L’après-midi, les ruches de la ferme sont ouvertes aux participants, qui prennent des allures de cosmonautes dans leurs larges combinaisons d’apiculteurs. Autour des réfugiés hilares, Salem el-Azouak s’active. Arrivé de Damas avant la guerre, il s’occupe de la pulvérisation des biopesticides sur les 130 variétés cultivées à « Buzuruna Juzuruna ». À la fin de la journée, il confie : « J’aimerais parler à tout le monde. Tout le monde a besoin d’une formation en agriculture organique. J’ai envie d’aller dans les camps, d’apprendre aux réfugiés à planter, arroser, composter. Ici, les gens sont très heureux de la formation. » Les sourires, les remerciements, les selfies en témoignent. Dahlia, une fidèle participante, est ravie : « J’avais déjà suivi la formation sur les graines et c’est toujours aussi bien, toujours aussi intéressant. J’ai appris plein de choses. »

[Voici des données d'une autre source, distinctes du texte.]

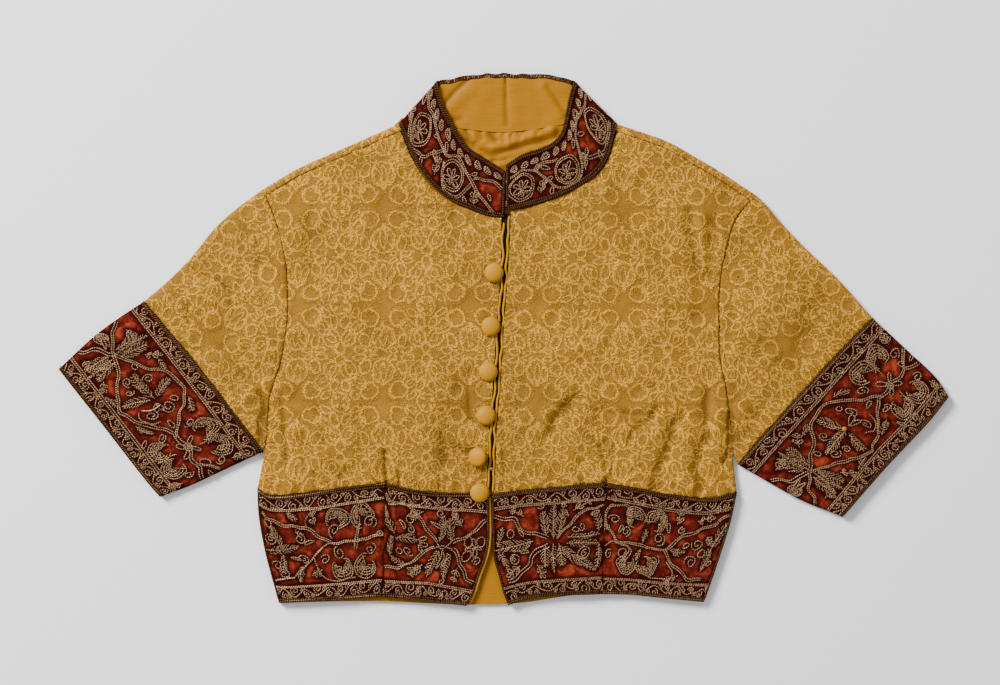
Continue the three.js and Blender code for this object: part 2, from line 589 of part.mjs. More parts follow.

La formation est gratuite pour la trentaine de réfugiés volontaires, entièrement financée grâce à des subventions du ministère fédéral allemand de la Coopération et du Développement. Des participants extérieurs peuvent se joindre aux journées de sensibilisation, dans une « cohésion » qui satisfait Lara : « Cela crée des ponts entre des gens qui, à première vue, n’ont pas grand-chose à se dire ; entre des réfugiés syriens, palestiniens ou des travailleurs libanais et des Beyrouthins qui ont un pouvoir d’achat et qui ont envie de manger bio (…) Tout le monde y trouve son compte. C’est super de pouvoir les voir se rencontrer dans un même lieu. Tout le monde est là pour apprendre. » Aujourd’hui, la ferme-école fait vivre plus de trois familles, grâce aux subventions et surtout grâce à la vente de paniers de légumes à Zahlé et à Beyrouth, une fois par semaine.